Friday, January 02, 2009
A Curious New Year
There's something magical about winter afternoons anyway, since they're dark and quiet and it feels like evening by four o'clock, but a winter afternoon in the pre-New Year's Eve maelstrom in midtown is another plot entirely, especially when movies are involved. Entering Loew's 34th street at 3:40, it is empty and quiet and cold; emerging over three hours later it is simply freezing, all static and winter and electric currents, the street filled now with buzzing throngs of people. Me, I'm drained and sad yet ecstatic, having just seen The Curious Case of Benjamin Button, a movie made, it seems, for New Year's Eve.
Think of it: a movie about a man born old who ages backwards, on the one night of the year whose special symbol is wizened Father Time passing the torch to a newborn babe. Symbolism. Yeah. But really, it is a movie of surprising maturity and emotional warmth, a mediation on life and death and transience far more beautiful than, say, the unrelenting bleakness of Synecdoche, NY, and therefore a fitting way to spend the last day of the year (made all the better if you happen to see it with your true love). There's something awfully endearing about the early innocence of Brad Pitt's aged man-child -- his exuberance at growing older, his glee at the discovery of sex and the pure gusto with which he shovels bird shit on a tramp steamer. Secondary characters are grace notes -- not fleshed out exactly, but somehow not needing to be, if you follow me -- rendered with the same glorious simplicity as Tilda's Swinton's good-bye note in the film. Even hackneyed framing devices that shouldn't work are actually brought off by sheer commitment, and the pretty fable of the clock that runs backwards is touching enough to stand alone.

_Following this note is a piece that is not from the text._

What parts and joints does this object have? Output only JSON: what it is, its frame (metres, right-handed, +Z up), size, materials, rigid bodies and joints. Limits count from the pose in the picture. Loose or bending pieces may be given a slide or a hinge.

Many moments, in fact, could stand alone and still be beautifully effective. Cate Blanchett's scene in the swimming pool, in which the observation of a youthful, unimpeded female swimming next to her brings tears over the deep sadness and loss of seeing her own aging flesh, would be effective and beautiful even if she didn't have a backwards-aging husband. Speaking of Cate Blanchett's character, I think the decision to make her a dancer is inspired -- what more transient vocation is there? Defined by corporeality and therefore impermanence, the career of the dancer lasts only briefly, the most fleeting in all the arts. And in the final act, Pitt's regression into the body of a child with an Alzheimer-ridden mind is fairly staggering.
So, fresh from this experience, we rush home -- we must avoid the New Year's crowds, and head for the subway like it's the last chopper out of Saigon -- only to find a surreal counterpoint in the televised spectacle of Dick Clark -- poor, aged, stroke-ridden Dick Clark -- passing the torch to a grinning, utterly sincere Ryan Seacrest (Clark's midnight kiss to his wife is ghastly despite being touching, as the love of old people is always touching, because Mrs. Clark's dressed like an early 60s fembot with the tight blond ponytail of that other taut robot wife Cindy McCain). And then to open the paper come morning and find that Donald Westlake died on his way to a New Year's Eve party -- well, it's sad news, but it has a certain style to it, doesn't it?
But New Year's ain't all life and death, and matters of consequence. A Preston Sturges double bill of Palm Beach Story and The Lady Eve added levity to this milestone, and as Henry Fonda proposed to Barbara Stanwyck while the two of them were getting aggressively nuzzled by a friendly horse, fresh tears ran down my face, this time from laughter.